Well that’s what you use your checklist. I’m so sorry this upset you. I didn’t do this to upset you. It wasn’t my intention to make you less important. Also, if you knew that about yourself, then you create a situation to be kind. Hey, I know we’re going to meet at nine. I just needed to let you know that I am really sorry if I’m late, but sometimes I get overwhelmed with things and there’s a possibility that I might be like, I just, you know, it’s his folder. That’s awareness, right? That’s an awareness.
Yeah. I think what works for me in those difficult relationships is if you can catch yourself from saying anything because you know it’s going to get pounced on, you know? Especially if you have a longterm programming where two people are like to go at it and you say, I’m sorry I’m late. What was the reason? Why were you late? I’m just so sorry. I have no reason and no excuse.

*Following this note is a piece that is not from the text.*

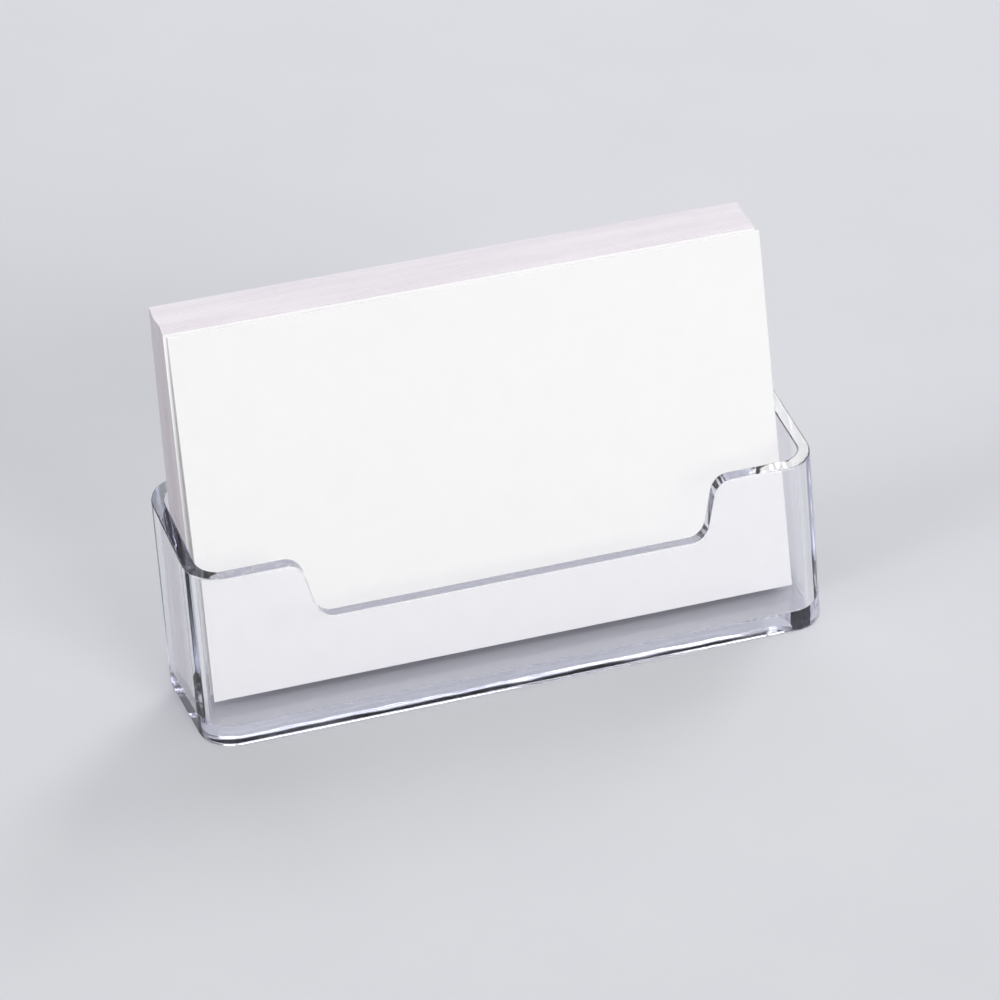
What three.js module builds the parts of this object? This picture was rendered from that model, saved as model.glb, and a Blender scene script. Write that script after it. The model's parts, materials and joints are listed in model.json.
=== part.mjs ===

There’s two reasons to give them that give them the ability to pounce and that’s being defensive and arguing. That’s why the checklist is don’t offend and don’t argue because you don’t want to give them ammunition because it doesn’t matter what the reasons were that you’re late, they’re just upset. So you rush in to make them feel better. Not defend or argue. Like prior, I used to say, you shouldn’t be upset. I’m going to argue with you. You shouldn’t be upset for these reasons. And that was a big part of my composition was arguing and there was, and I couldn’t get them to change their mind. Right?
Yeah, because Dave Rossi always right and why the fuck.
I care I want unkind. You shouldn’t be upset cause I’m doing good things.
You just don’t have all the right information instead of, I’m so sorry you’re upset. I understand you’re upset. It doesn’t matter why you’re upset, you’re still upset and I care about you and how can I make it up to you instead of, Hey, these are the reasons why in a year, I completely, totally agree with you. A hundred percent on that don’t. You don’t need to get the results, right. It doesn’t matter.